> **DATA SEGMENT**:

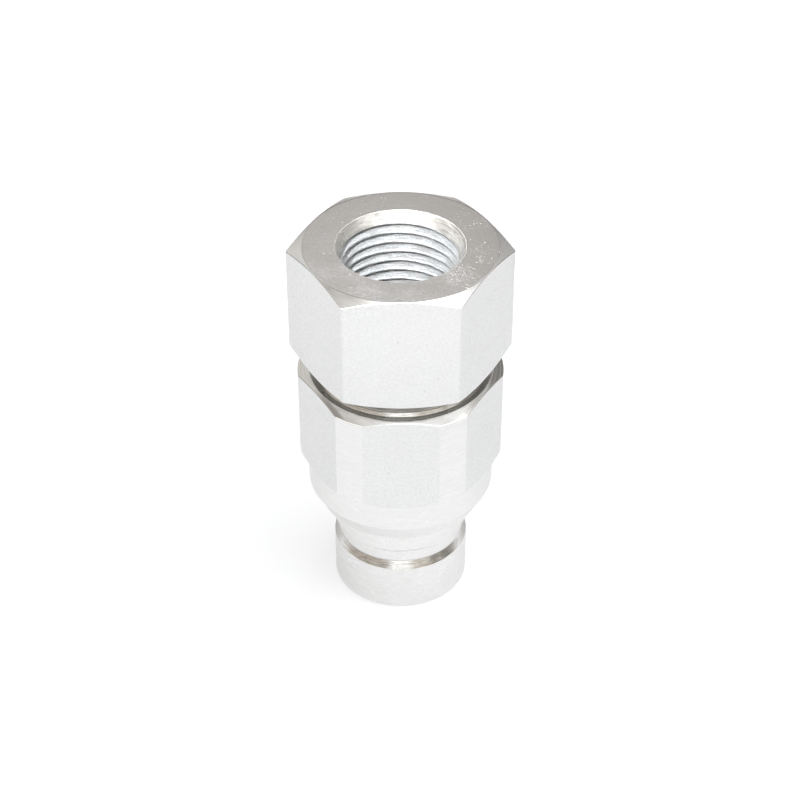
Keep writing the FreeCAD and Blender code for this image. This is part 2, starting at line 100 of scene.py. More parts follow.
# studio: a pale floor, a soft room, two softboxes and a narrow light for the port; lengths in metres
studio = {
    "floorRadius": 0.36, "floorSides": 96,
    "floorHeight": -0.00002,         # just clear of the nose's front face
    "floorTint": "cdcfd2",
    "floorSeen": 0.45,               # the sweep's own white for the camera; light and shadow come on top
    "floorMirrored": 0.365,          # the same for what the metal mirrors
    "floorFalloff": 0.07,            # painted shade: how much less of that white the metal mirrors behind the part
    "falloffSpan": (-0.025, 0.030),  # where that starts and ends, from front to back
    "horizon": "87827c",             # grey room behind the table
    "wall": "b2ada9",                # warm grey walls, which the faced top mirrors
    "cove": "ffffff",                # lighter strip where the walls meet the ceiling
    "ceiling": "cfcdca",
    # what the room shows at each height, where 0 is level with the part and 1 is straight up
    "heights": [(0.30, "horizon"), (0.48, "wall"), (0.546, "wall"), (0.563, "cove"), (0.62, "cove"),
                (0.80, "wall")],
    "ceilingHeight": 0.97,
    # soft sources: direction x, y, z, half width in degrees, soft edge in degrees, tint, strength
    "sources": [
        ((0.17, 0.03, 1.0), 15, 7, "ffffff", 3.2),         # softbox overhead
        ((0.58, 0.02, 0.82), 12, 10, "ffffff", 1.6),       # its bounce on the ceiling, right
        ((-0.50, 0.20, 0.84), 13, 12, "a5a19b", 1.0),      # darker ceiling, left
        ((0.145, 0.81, 0.56), 3, 5, "a5a19d", 1.0),        # darker wall behind, right
        ((-0.16, 0.80, 0.56), 3, 5, "b0aca8", 1.0),        # the same on the left, less dark
        ((0.02, -0.935, 0.342), 15, 20, "ffffff", 1.32),   # window low in front
        ((0.54, -0.78, 0.31), 9, 14, "e6e1d8", 0.95),      # cream walls beside the window
        ((-0.54, -0.78, 0.31), 9, 14, "d2ccc5", 0.95),
        ((0.88, -0.40, 0.30), 6, 6, "efece6", 1.0),        # bright side of the room, right
        ((-0.93, -0.30, 0.15), 22, 18, "bfb7ad", 1.0),     # taupe wall, left
        ((-0.47, 0.79, 0.40), 9, 12, "e2e0dc", 1.0),       # paler corner behind, left
        ((0.47, 0.79, 0.40), 9, 12, "b2b1af", 1.0),        # darker corner behind, right
    ],
    # softboxes at both sides: place, width, watts, and what they aim at
    "softboxes": [("leftSoftbox", (-0.66, -0.40, 0.72), 0.7, 2.1),
                  ("rightSoftbox", (0.66, -0.40, 0.72), 0.7, 2.0)],
    "softboxAim": (0, 0, 0.035),
    # snoot that looks down the port: place, aim, beam in degrees, soft share of the beam, lamp size, watts
    "snootPlace": (-0.10, -0.46, 0.50), "snootAim": (0.0030, 0.0088, 0.056), "snootBeam": 1.8,
    "snootBlend": 0.8, "snootSize": 0.02, "snootPower": 235.0,
}


def buildFloor():
    turns = [2 * math.pi * i / studio["floorSides"] for i in range(studio["floorSides"])]
    radius, height = studio["floorRadius"], studio["floorHeight"]
    rim = [(radius * math.cos(turn), radius * math.sin(turn), height) for turn in turns]
    mesh = bpy.data.meshes.new("studioFloor")
    mesh.from_pydata(rim, [], [list(range(len(rim)))])
    material, tree = startMaterial("paperSweepMatt")  # matt white paper, seen as plain white
    rays = addNode(tree, "LightPath")
    mirrored = addNode(tree, "Math", {
        "operation": "MAXIMUM", 0: rays.outputs["Is Glossy Ray"], 1: rays.outputs["Is Transmission Ray"]})
    place = addNode(tree, "TexCoord")
    parts = addNode(tree, "SeparateXYZ", {0: place.outputs["Object"]})
    # painted shade: the white the metal mirrors falls off behind the part
    nearest, farthest = studio["falloffSpan"]
    falloff = addNode(tree, "MapRange", {
        "interpolation_type": "SMOOTHSTEP", "Value": parts.outputs["Y"], "From Min": nearest,
        "From Max": farthest, "To Min": studio["floorMirrored"],
        "To Max": studio["floorMirrored"] - studio["floorFalloff"]})
    forMirror = addNode(tree, "Math", {"operation": "MULTIPLY", 0: mirrored, 1: falloff})
    strength = addNode(tree, "Math", {
        "operation": "MULTIPLY_ADD", 0: rays.outputs["Is Camera Ray"], 1: studio["floorSeen"], 2: forMirror})
    paper = addNode(tree, "BsdfDiffuse", {"Color": hexToLinear(studio["floorTint"])})
    white = addNode(tree, "Emission", {"Color": (1, 1, 1, 1), "Strength": strength})
    lit = addNode(tree, "AddShader", {0: paper, 1: white})
    # clear from below, so that the nose's front face can be seen
    side = addNode(tree, "NewGeometry")
    clear = addNode(tree, "BsdfTransparent")
    sheet = addNode(tree, "MixShader", {0: side.outputs["Backfacing"], 1: lit, 2: clear})
    addNode(tree, "OutputMaterial", {"Surface": sheet})
    mesh.materials.append(material)
    placeObject("studioFloor", mesh)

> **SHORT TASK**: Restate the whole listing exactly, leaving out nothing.

> **RESULT FOR THIS TASK**:
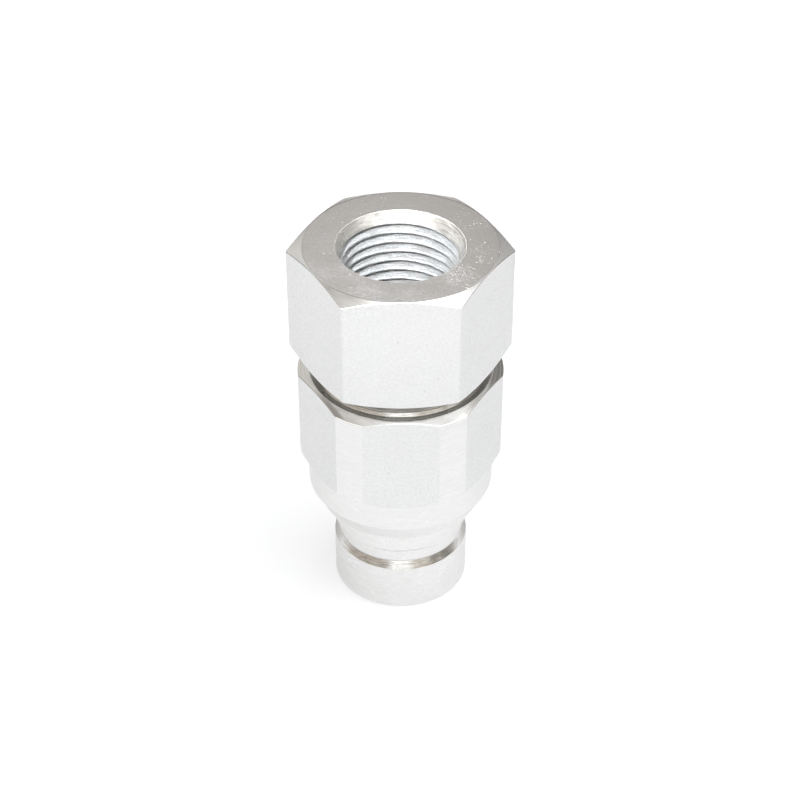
Keep writing the FreeCAD and Blender code for this image. This is part 2, starting at line 100 of scene.py. More parts follow.
# studio: a pale floor, a soft room, two softboxes and a narrow light for the port; lengths in metres
studio = {
    "floorRadius": 0.36, "floorSides": 96,
    "floorHeight": -0.00002,         # just clear of the nose's front face
    "floorTint": "cdcfd2",
    "floorSeen": 0.45,               # the sweep's own white for the camera; light and shadow come on top
    "floorMirrored": 0.365,          # the same for what the metal mirrors
    "floorFalloff": 0.07,            # painted shade: how much less of that white the metal mirrors behind the part
    "falloffSpan": (-0.025, 0.030),  # where that starts and ends, from front to back
    "horizon": "87827c",             # grey room behind the table
    "wall": "b2ada9",                # warm grey walls, which the faced top mirrors
    "cove": "ffffff",                # lighter strip where the walls meet the ceiling
    "ceiling": "cfcdca",
    # what the room shows at each height, where 0 is level with the part and 1 is straight up
    "heights": [(0.30, "horizon"), (0.48, "wall"), (0.546, "wall"), (0.563, "cove"), (0.62, "cove"),
                (0.80, "wall")],
    "ceilingHeight": 0.97,
    # soft sources: direction x, y, z, half width in degrees, soft edge in degrees, tint, strength
    "sources": [
        ((0.17, 0.03, 1.0), 15, 7, "ffffff", 3.2),         # softbox overhead
        ((0.58, 0.02, 0.82), 12, 10, "ffffff", 1.6),       # its bounce on the ceiling, right
        ((-0.50, 0.20, 0.84), 13, 12, "a5a19b", 1.0),      # darker ceiling, left
        ((0.145, 0.81, 0.56), 3, 5, "a5a19d", 1.0),        # darker wall behind, right
        ((-0.16, 0.80, 0.56), 3, 5, "b0aca8", 1.0),        # the same on the left, less dark
        ((0.02, -0.935, 0.342), 15, 20, "ffffff", 1.32),   # window low in front
        ((0.54, -0.78, 0.31), 9, 14, "e6e1d8", 0.95),      # cream walls beside the window
        ((-0.54, -0.78, 0.31), 9, 14, "d2ccc5", 0.95),
        ((0.88, -0.40, 0.30), 6, 6, "efece6", 1.0),        # bright side of the room, right
        ((-0.93, -0.30, 0.15), 22, 18, "bfb7ad", 1.0),     # taupe wall, left
        ((-0.47, 0.79, 0.40), 9, 12, "e2e0dc", 1.0),       # paler corner behind, left
        ((0.47, 0.79, 0.40), 9, 12, "b2b1af", 1.0),        # darker corner behind, right
    ],
    # softboxes at both sides: place, width, watts, and what they aim at
    "softboxes": [("leftSoftbox", (-0.66, -0.40, 0.72), 0.7, 2.1),
                  ("rightSoftbox", (0.66, -0.40, 0.72), 0.7, 2.0)],
    "softboxAim": (0, 0, 0.035),
    # snoot that looks down the port: place, aim, beam in degrees, soft share of the beam, lamp size, watts
    "snootPlace": (-0.10, -0.46, 0.50), "snootAim": (0.0030, 0.0088, 0.056), "snootBeam": 1.8,
    "snootBlend": 0.8, "snootSize": 0.02, "snootPower": 235.0,
}


def buildFloor():
    turns = [2 * math.pi * i / studio["floorSides"] for i in range(studio["floorSides"])]
    radius, height = studio["floorRadius"], studio["floorHeight"]
    rim = [(radius * math.cos(turn), radius * math.sin(turn), height) for turn in turns]
    mesh = bpy.data.meshes.new("studioFloor")
    mesh.from_pydata(rim, [], [list(range(len(rim)))])
    material, tree = startMaterial("paperSweepMatt")  # matt white paper, seen as plain white
    rays = addNode(tree, "LightPath")
    mirrored = addNode(tree, "Math", {
        "operation": "MAXIMUM", 0: rays.outputs["Is Glossy Ray"], 1: rays.outputs["Is Transmission Ray"]})
    place = addNode(tree, "TexCoord")
    parts = addNode(tree, "SeparateXYZ", {0: place.outputs["Object"]})
    # painted shade: the white the metal mirrors falls off behind the part
    nearest, farthest = studio["falloffSpan"]
    falloff = addNode(tree, "MapRange", {
        "interpolation_type": "SMOOTHSTEP", "Value": parts.outputs["Y"], "From Min": nearest,
        "From Max": farthest, "To Min": studio["floorMirrored"],
        "To Max": studio["floorMirrored"] - studio["floorFalloff"]})
    forMirror = addNode(tree, "Math", {"operation": "MULTIPLY", 0: mirrored, 1: falloff})
    strength = addNode(tree, "Math", {
        "operation": "MULTIPLY_ADD", 0: rays.outputs["Is Camera Ray"], 1: studio["floorSeen"], 2: forMirror})
    paper = addNode(tree, "BsdfDiffuse", {"Color": hexToLinear(studio["floorTint"])})
    white = addNode(tree, "Emission", {"Color": (1, 1, 1, 1), "Strength": strength})
    lit = addNode(tree, "AddShader", {0: paper, 1: white})
    # clear from below, so that the nose's front face can be seen
    side = addNode(tree, "NewGeometry")
    clear = addNode(tree, "BsdfTransparent")
    sheet = addNode(tree, "MixShader", {0: side.outputs["Backfacing"], 1: lit, 2: clear})
    addNode(tree, "OutputMaterial", {"Surface": sheet})
    mesh.materials.append(material)
    placeObject("studioFloor", mesh)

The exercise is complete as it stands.